A day after announcing the danger of e-mail viruses an anti-virus researcher recanted his warnings, saying that e-mail viruses were more theory than reality. "These things do exist today but they are ineffectual," said Russ Cooper, moderator of NTBugTraq.
Written by Robert Lemos, Contributor
A day after announcing the danger of e-mail viruses an anti-virus researcher recanted his warnings, saying that e-mail viruses were more theory than reality.

"These things do exist today but they are ineffectual," said Russ Cooper, moderator of NTBugTraq.

Anti-virus researchers have identified a class of viruses, called HTML viruses, which can theoretically hide out in Web pages or e-mail and spread when users view the content

On Thursday, Cooper, an independent researcher, said that he thought that such viruses could affect users of Outlook, but later recanted. "That was my mistake," he said. "I made some assumptions that turned out not to be true."

Experts say there is little concern. "Am I worried about HTML viruses? No," said Rob Rosenberger, virus hoax expert and Computer Virus Myths Webmaster.

While theoretically possible, HTML viruses poses little danger to today's users, said Mike Nichols, Internet Explorer manager for Microsoft Corp. "We are extremely confident that this is nothing that users should be worried about," he said.

Marketing frenzy
Despite that, anti-virus companies have gone into a marketing frenzy.

One firm, Trend Micro Inc., publicly announced on Wednesday efforts to include protection against such viruses in its anti-virus software, despite the fact that most users will not be affected. Last week, anti-virus firm Central Command Inc. warned of a more isolated virus that affected ActiveX controls in isolated cases.

Microsoft accused both companies of scare tactics. "They have heard of these [HTML viruses] and made announcements to scare up a few more sales," said Nichols, adding that Central Command's release had several errors.

In addition, while HTML viruses have potential to be nasty, they will have a hard time spreading out of control over the Internet.

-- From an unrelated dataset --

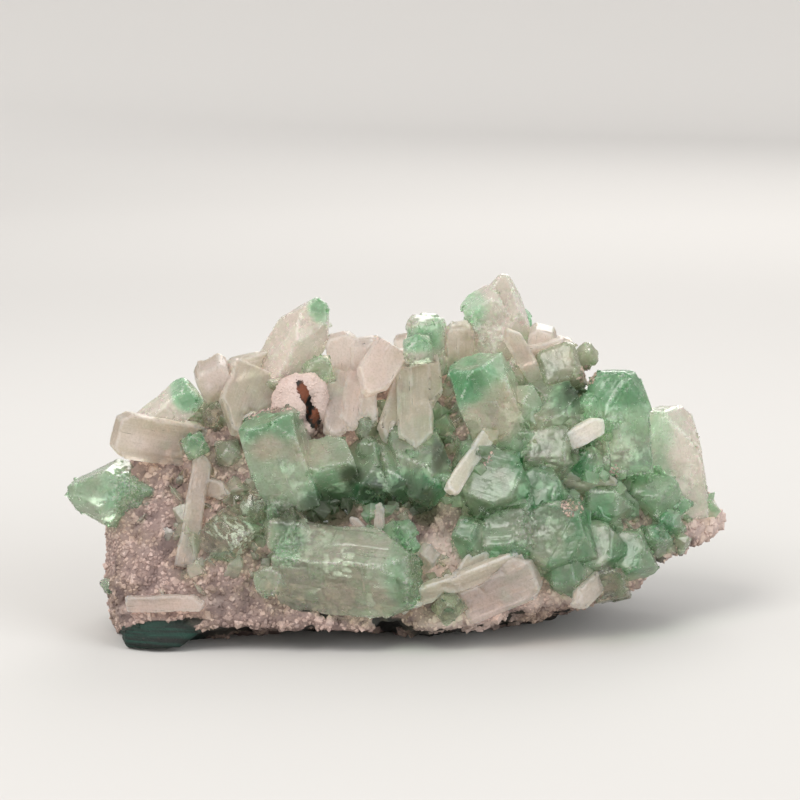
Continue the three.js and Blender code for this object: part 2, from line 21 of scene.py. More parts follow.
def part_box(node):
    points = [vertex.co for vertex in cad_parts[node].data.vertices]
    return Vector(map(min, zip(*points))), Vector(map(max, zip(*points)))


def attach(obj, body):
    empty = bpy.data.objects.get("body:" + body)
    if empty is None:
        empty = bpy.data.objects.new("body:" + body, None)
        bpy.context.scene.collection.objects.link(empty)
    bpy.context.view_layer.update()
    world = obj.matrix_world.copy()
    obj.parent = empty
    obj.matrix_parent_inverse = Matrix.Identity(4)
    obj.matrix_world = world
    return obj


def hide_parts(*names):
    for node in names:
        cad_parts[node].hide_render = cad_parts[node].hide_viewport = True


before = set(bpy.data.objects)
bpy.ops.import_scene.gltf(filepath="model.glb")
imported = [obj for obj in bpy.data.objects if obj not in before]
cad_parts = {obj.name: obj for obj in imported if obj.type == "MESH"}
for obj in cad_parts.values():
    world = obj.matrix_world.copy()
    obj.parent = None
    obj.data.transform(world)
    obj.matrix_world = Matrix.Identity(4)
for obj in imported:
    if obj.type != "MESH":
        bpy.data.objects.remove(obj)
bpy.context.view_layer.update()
MM = 0.001

# %% [markdown]
# ## The camera
#
# A specimen is shown from a little above and from far off through a long lens, so that its crystals don't lean
# apart. The camera stands 0.7 m away and looks down by 10 degrees at a point above the middle of the slab.
#
# Many things below are placed as a viewer would point at them: so many millimetres to the right of the middle, and
# so many up. `as_seen` gives these two numbers for points of the model, in the plane through the point that the
# camera looks at.

# %% Camera
LOOK_AT = Vector((-0.33, 1.0, 58.0)) * MM
CAMERA_DISTANCE = 700 * MM
LOOKING_DOWN = math.radians(10)
LENS = 126


def added(name, data):
    """A new object that holds that data, in the scene."""
    made = bpy.data.objects.new(name, data)
    bpy.context.scene.collection.objects.link(made)
    return made


backward = Vector((0, -math.cos(LOOKING_DOWN), math.sin(LOOKING_DOWN)))
upward = Vector((0, math.sin(LOOKING_DOWN), math.cos(LOOKING_DOWN)))
camera_place = LOOK_AT + backward * CAMERA_DISTANCE

camera_data = bpy.data.cameras.new("camera")
camera_data.lens = LENS
camera_data.clip_start = 10 * MM
camera = added("camera", camera_data)
camera.location = camera_place
camera.rotation_euler = (math.pi / 2 - LOOKING_DOWN, 0, 0)
bpy.context.scene.camera = camera


def as_seen(points):
    """How far right of the middle and how far up each point appears, in millimetres."""
    away = np.asarray(points) - np.array(camera_place)
    depth = away @ -np.array(backward)
    right = away[:, 0] / depth * CAMERA_DISTANCE
    up = away @ np.array(upward) / depth * CAMERA_DISTANCE
    return np.column_stack([right, up]) / MM + [0, LOOK_AT.z / MM]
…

In order to copy itself to a new Web page, the HTML virus must execute on a machine from which it is allowed to change the page. This essentially means that only Webmasters have the possibility of being "Typhoid Mary." "If you are just a user, you will not infect other people's Web pages," said Trend Micro's senior researcher Igor Grebert.

Little danger, for now
When pressed, Grebert admitted that the viruses only exist in test environments. The senior researcher has only encountered what he refers to as "sample viruses" that do not have any destructive payload.

After discussing the issue with Microsoft, Trend Micro had begun to retest to find whether the virus could infect Windows systems.

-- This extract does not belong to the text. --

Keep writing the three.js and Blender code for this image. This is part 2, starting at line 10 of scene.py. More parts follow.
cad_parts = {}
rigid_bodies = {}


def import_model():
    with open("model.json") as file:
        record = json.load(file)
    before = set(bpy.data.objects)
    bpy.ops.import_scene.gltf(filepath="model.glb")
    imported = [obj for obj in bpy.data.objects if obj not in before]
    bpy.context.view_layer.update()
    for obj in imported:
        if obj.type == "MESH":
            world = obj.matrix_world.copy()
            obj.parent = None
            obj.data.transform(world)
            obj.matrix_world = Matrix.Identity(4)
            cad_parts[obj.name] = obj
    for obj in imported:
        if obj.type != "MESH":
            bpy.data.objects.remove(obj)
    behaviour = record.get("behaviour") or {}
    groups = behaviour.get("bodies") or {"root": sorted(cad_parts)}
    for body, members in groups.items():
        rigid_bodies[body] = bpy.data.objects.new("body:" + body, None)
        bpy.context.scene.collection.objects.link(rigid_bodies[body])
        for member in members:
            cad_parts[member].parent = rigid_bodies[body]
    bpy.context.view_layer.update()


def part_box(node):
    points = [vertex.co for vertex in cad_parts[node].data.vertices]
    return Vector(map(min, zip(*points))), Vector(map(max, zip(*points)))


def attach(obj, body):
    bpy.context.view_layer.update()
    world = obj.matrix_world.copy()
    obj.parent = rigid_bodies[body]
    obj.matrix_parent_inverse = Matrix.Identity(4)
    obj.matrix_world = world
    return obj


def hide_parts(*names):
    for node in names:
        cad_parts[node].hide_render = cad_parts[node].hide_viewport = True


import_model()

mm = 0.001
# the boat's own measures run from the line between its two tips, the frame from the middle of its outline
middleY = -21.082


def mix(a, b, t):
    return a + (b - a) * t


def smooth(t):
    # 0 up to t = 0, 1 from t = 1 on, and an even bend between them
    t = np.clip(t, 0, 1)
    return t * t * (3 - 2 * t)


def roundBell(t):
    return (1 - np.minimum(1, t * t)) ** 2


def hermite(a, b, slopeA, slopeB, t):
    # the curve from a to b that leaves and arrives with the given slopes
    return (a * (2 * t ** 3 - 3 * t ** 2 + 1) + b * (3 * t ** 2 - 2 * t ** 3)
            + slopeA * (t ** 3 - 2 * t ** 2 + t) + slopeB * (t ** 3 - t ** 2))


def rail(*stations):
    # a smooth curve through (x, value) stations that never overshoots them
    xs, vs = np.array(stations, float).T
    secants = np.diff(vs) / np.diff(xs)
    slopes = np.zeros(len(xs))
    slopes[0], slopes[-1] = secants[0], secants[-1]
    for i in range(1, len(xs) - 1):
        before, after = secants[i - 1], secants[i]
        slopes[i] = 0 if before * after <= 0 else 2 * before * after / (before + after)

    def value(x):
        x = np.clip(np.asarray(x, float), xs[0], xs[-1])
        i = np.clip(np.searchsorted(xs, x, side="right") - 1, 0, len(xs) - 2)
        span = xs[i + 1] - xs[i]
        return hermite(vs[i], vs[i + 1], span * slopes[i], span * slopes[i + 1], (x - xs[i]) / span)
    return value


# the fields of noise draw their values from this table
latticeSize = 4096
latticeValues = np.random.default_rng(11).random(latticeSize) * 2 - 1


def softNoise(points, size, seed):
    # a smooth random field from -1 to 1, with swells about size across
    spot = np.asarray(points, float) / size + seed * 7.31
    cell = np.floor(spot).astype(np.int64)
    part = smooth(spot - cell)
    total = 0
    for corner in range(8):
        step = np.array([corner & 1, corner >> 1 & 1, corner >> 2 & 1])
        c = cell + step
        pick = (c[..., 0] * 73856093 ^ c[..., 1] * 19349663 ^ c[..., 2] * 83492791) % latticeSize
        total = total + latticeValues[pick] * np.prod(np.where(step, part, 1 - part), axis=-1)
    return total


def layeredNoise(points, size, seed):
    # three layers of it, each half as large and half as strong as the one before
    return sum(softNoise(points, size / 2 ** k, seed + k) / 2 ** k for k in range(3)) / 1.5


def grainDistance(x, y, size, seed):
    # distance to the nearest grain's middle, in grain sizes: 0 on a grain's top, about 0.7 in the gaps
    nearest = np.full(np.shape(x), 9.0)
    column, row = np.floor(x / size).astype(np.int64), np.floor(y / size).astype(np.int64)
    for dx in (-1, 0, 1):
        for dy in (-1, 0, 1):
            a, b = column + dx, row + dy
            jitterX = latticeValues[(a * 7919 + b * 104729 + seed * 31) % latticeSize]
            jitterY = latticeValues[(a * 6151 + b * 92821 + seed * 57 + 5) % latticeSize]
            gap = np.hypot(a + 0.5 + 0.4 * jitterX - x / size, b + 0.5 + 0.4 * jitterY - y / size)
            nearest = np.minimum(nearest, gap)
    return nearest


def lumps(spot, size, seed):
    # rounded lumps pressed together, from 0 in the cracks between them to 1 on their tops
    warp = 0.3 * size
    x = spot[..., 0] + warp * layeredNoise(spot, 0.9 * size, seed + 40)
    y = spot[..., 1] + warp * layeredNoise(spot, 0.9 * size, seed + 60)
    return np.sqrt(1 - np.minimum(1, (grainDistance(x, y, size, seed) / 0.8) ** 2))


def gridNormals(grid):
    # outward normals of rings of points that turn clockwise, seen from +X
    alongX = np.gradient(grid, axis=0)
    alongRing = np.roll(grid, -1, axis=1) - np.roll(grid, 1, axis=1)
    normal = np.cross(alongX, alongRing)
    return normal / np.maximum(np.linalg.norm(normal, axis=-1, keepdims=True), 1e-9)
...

Whoever they are, the virus writers have been busy. In the past two weeks, Trend Micro has tallied no less than 17 new variants written in VBScript. None of which could harm users.

Microsoft said that such viruses could not infect via Internet Explorer, unless the user changed the security settings manually.

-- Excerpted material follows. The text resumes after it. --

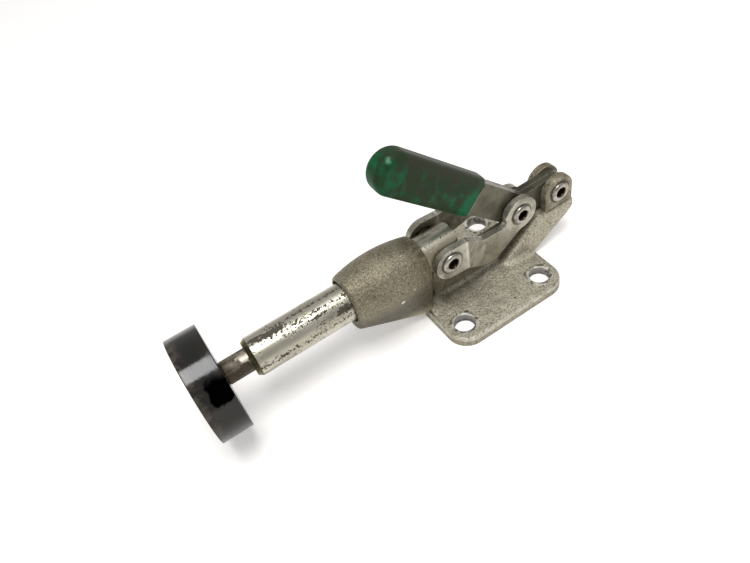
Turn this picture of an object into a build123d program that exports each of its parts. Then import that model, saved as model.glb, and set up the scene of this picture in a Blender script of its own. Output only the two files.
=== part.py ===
"""Straight-line toggle clamp: a push-pull plunger locked by a pair of cranked links.

Frame: +X is the way the plunger pushes, +Z is up, and the origin is the centre
of the four mounting holes on the underside of the base. Sizes are millimetres.
The clamp is drawn locked, with the plunger out and the handle forward.
"""
import os
from math import asin, atan2, cos, degrees, hypot, radians, sin

from build123d import *

os.makedirs("parts", exist_ok=True)

# ---------------------------------------------------------------- driving sizes
# Mounting flange
hole_spacing_x = 39.6
hole_spacing_y = 41.9
mount_hole_d = 8.8
flange_length = 55.8
flange_width = 60.2
flange_thickness = 4.35
flange_corner_r = 9.0
flange_rim_r = 1.1

# Plunger
plunger_d = 15.88
plunger_front_x = 100.8
plunger_rear_x = 8.9
plunger_z = 29.6
nose_chamfer_length = 1.8
nose_chamfer_depth = 1.1
tail_bevel_length = 5.6
tail_bevel_depth = 2.2

# Barrel of the casting, a barrel-shaped nose on a leaning foot
barrel_front_x = 58.9
barrel_rear_x = 24.8
barrel_r = 12.6
barrel_widest_x = 42.0
barrel_bulge_r = 62.0
barrel_lip_r = 1.7
barrel_heel_r = 1.2
nose_depth = 13.8
nose_foot_front_r = 9.2
nose_foot_rear_r = 7.4
nose_steps = 6
foot_front_x = 28.4
mouth_relief_d = 18.4
mouth_relief_depth = 1.4
saddle_x = 27.0
saddle_r = 6.6
saddle_flare = 5.0

# Spine between the barrel and the rear upright
spine_thickness = 5.2
spine_top_z = 19.5
spine_root_r = 1.8

# Rear upright
rear_pivot_x = -43.7
rear_pivot_z = 27.0
ear_r = 7.4
ear_sink = 2.0  # the ears run this far down into the skirt
ear_outer_y = 6.2
skirt_top_z = 19.2
skirt_top_y = 6.6
skirt_foot_y = 8.4
skirt_rear_x = -51.0
skirt_shoulder_x = -33.0
skirt_toe_x = -8.0
heel_x = -48.0
heel_z = 13.2
heel_height = 2.6
instep_z = 2.4
skirt_root_r = 3.5
ear_edge_r = 0.6
skirt_edge_r = 2.4

# Linkage
middle_pivot_x = -23.2
middle_pivot_z = 26.85
front_pivot_x = 15.9
link_thickness = 2.9
link_middle_r = 7.9
link_front_r = 7.2
link_front_offset = 0.7
link_hook_depth = 18.0
link_hook_near = 12.6
link_hook_far = 18.6
link_notch_depth = 3.2
link_notch_end = 18.8
link_crank_at = 31.0
link_crank_end = 18.4
link_corner_r = 3.0
link_bend_r = 3.0
link_notch_r = 2.0

# Handle
handle_thickness = 5.6
handle_angle = 43.4
arm_width = 13.9
bar_width = 12.0
bar_end_r = 6.2
elbow_r = 6.9
elbow_inner_r = 3.5
arm_length = 78.6
grip_start = 29.0
grip_length = 51.5
grip_width = 17.2
grip_thickness = 10.2
grip_edge_r = 3.4

# Rivets
rivet_d = 6.4
rivet_bore_d = 4.4
rivet_head_d = 9.0
rivet_head_height = 1.3
rivet_roll_r = 1.1
rivet_mouth_r = 0.8
cross_pin_length = 15.0
cross_pin_bore_d = 3.0

# Spindle and pad
spindle_d = 9.52
spindle_inside = 20.0
spindle_drill_depth = 32.0
spindle_chamfer = 0.5
stud_d = 7.9
stud_length = 7.0
pad_rear_x = 111.2
pad_d = 42.5
pad_thickness = 12.4
pad_edge_r = 0.3
insert_d = 13.0
insert_length = 8.6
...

"As a user you would have to go to a site that was designed to be malicious, and lower IE security," said Mike Nichols, Internet Explorer product manager. Even when IE's security is set to low, users are still prompted every time a script tries to run, he said.

Future viruses in e-mail
Essentially a macro virus, HTML viruses are written in the language of the Web. Trend Micro's findings also included viruses written in Visual Basic script.

Originally, the threat of e-mail macro viruses was expected to come from Microsoft's combination of Outlook 98 and Windows 98.

At the end of July, Finnish students found holes in Outlook that let viruses spread by e-mail. However, that security hole could only be exploited by luring the user to click on an overlong HTML link.

Several experts had predicted that some virus writer would put the two together.

Instead, HTML viruses are an interesting new research topic -- yes -- but not the next Internet Worm.